Koch: Ich habe da immer wieder klar Position bezogen. Erstens: Wir sind für den Schutz des Lebens in all seinen Phasen. Und wir setzen uns für den Schutz des Lebens aller Menschen ein; Religion oder Herkunft macht da keinen Unterschied. Die menschliche Würde und der Schutz des Lebens sind unteilbar. Deshalb – zweitens – ist für mich eine Begrenzung des Lebensschutzes aus völkisch-nationalistischen oder bevölkerungspolitischen Motiven, etwa nur auf deutsche Kinder und Familien, inakzeptabel.

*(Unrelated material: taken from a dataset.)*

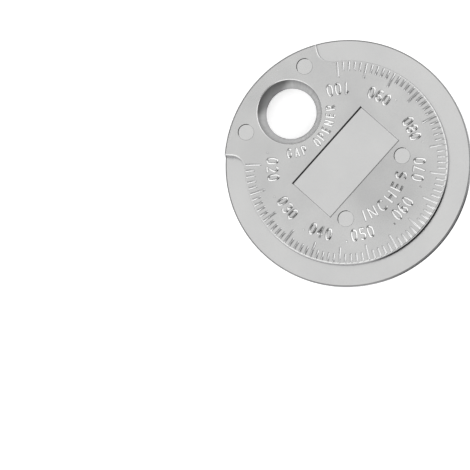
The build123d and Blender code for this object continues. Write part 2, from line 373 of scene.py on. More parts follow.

KNA: Werden Sie sich dieses Jahr wieder an dem umstrittenen Marsch für das Leben in der Hauptstadt beteiligen?

Koch: Dieses Mal passt es terminlich nicht. Aber das Anliegen teile ich: Wir haben eine Verpflichtung, die Stimme des ungeborenen Kindes in dieser Gesellschaft zur Sprache zu bringen. Das geschieht in der gegenwärtigen Debatte meines Erachtens zu wenig. Am liebsten wäre mir, es würde sich eine große kirchliche Bewegung finden, die dafür auf die Straße geht. Das habe ich auch schon mehrfach ins Spiel gebracht.

KNA: Und?

Koch: Ich werbe weiter dafür. Denn es ist richtig, auf die Schutzpflicht gegenüber dem ungeborenen Leben aufmerksam zu machen, man muss aber auch immer darauf achten, es in Sprache und Auftreten in angemessener Weise zu tun. Eine Polarisierung wird diesem Thema nicht gerecht, wie auch vielen anderen Themen nicht.

KNA: Der Bundesregierung hat einen Gesetzesentwurf gegen radikale Proteste vor Abtreibungspraxen verabschiedet, die sogenannte Gehsteigbelästigung. Ihre Einstellung zu dem Thema?

Koch: Es greift ein berechtigtes Anliegen auf. Frauen dürfen in ihrer Notsituation nicht noch stärkerem Druck ausgesetzt werden. Auch wenn sie etwa eine Beratungsstelle aufsuchen. Andererseits bin ich sehr sensibel, wenn man das Recht, für den Schutz des ungeborenen Lebens zu demonstrieren, beschränken will.

Zugleich halte ich einen Spießrutenlauf von Frauen vor Beratungsstellen und Abtreibungspraxen für unzumutbar. Ich bin dagegen, wenn Abtreibungsgegner etwa laut und aggressiv Gebete als Machtdemonstration missbrauchen. Ein stilles, angemessenes, gegenüber der schwangeren Frau in ihrer vulnerablen Situation nicht übergriffiges Verhalten, dürfte aber auch nach der Rechtsprechung zu akzeptieren sein.

KNA: Sie sind Fußballfan. Zum Abschluss deshalb eine Elfmeter-Frage: Warum sollten Menschen, die nichts mit Kirche und Glaube am Hut haben, zum Karfreitag oder zum Osterfest in die Kirche gehen?

Koch: Fußball lebt von Gemeinschaft, die Kirche auch. Ein Fußball-Spiel ist ein Gemeinschaftserlebnis für Mannschaft und Fans; Ostern ist ebenfalls ein Fest für die Gemeinschaft. Dazu kommt: Man weiß beim Fußball nie, wie das Spiel ausgehen wird, auch wenn es Favoriten gibt. Ich hoffe, dass für Christen wie auch für Nicht-Christen von Ostern eine gewisse Verunsicherung ausgeht. Ostern ist doch das Fest des Unerwarteten.